Bank profit stalls under housing pressure
New Zealand’s slowing housing market is putting pressure on bank profits.
KPMG’S latest Financial Institutions Performance Survey shows the banks’ combined profit dropped 2.85 per cent over the first quarter of this year, to $1.2 billion.
John Kensington, head of banking and finance at KPMG, said it was a reflection of competition in the market and international geopolitical uncertainty.
‘‘A common theme across the sector is continued investment in technology enhancements to improve both customer delivery and productivity to meet performance objectives,’’ he said.
There was only a 1.19 per cent increase in the amount the banks lent in the quarter, the slowest rate of growth in three years. Interest income was down 2.5 per cent, or $124.3 million.
Five of the nine banks that responded to the survey reported a profit lift.
Kiwibank had the largest percentage decrease, with a profit drop of 37.1 per cent, or $13m.
ANZ had a $63m increase in profit. ANZ, ASB and Bank of New Zealand all appeared to switch to cheaper forms of funding in the quarter.
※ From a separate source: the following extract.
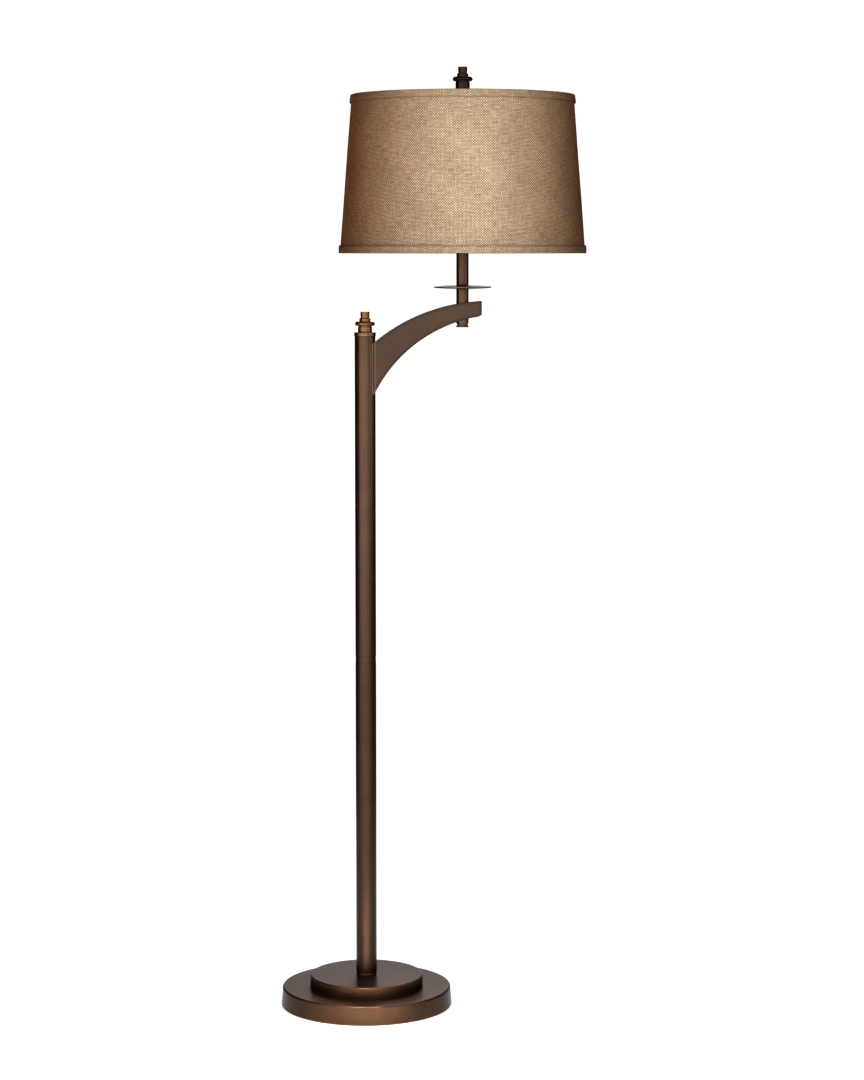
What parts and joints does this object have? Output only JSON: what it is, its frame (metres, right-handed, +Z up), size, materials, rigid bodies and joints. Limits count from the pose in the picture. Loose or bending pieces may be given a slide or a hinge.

Kensington said the housing market played a key role in the banks’ fortunes. ‘‘It’s a big part of their business and the housing market has cooled down.’’
A drop in profits was unlikely to encourage banks to loosen lending restrictions, he said.
They were bound by set loan-tovalue restrictions administered by the Reserve Bank, and the Australian-owned banks will come under new rules next year that will reduce their ability to borrow from their parent companies.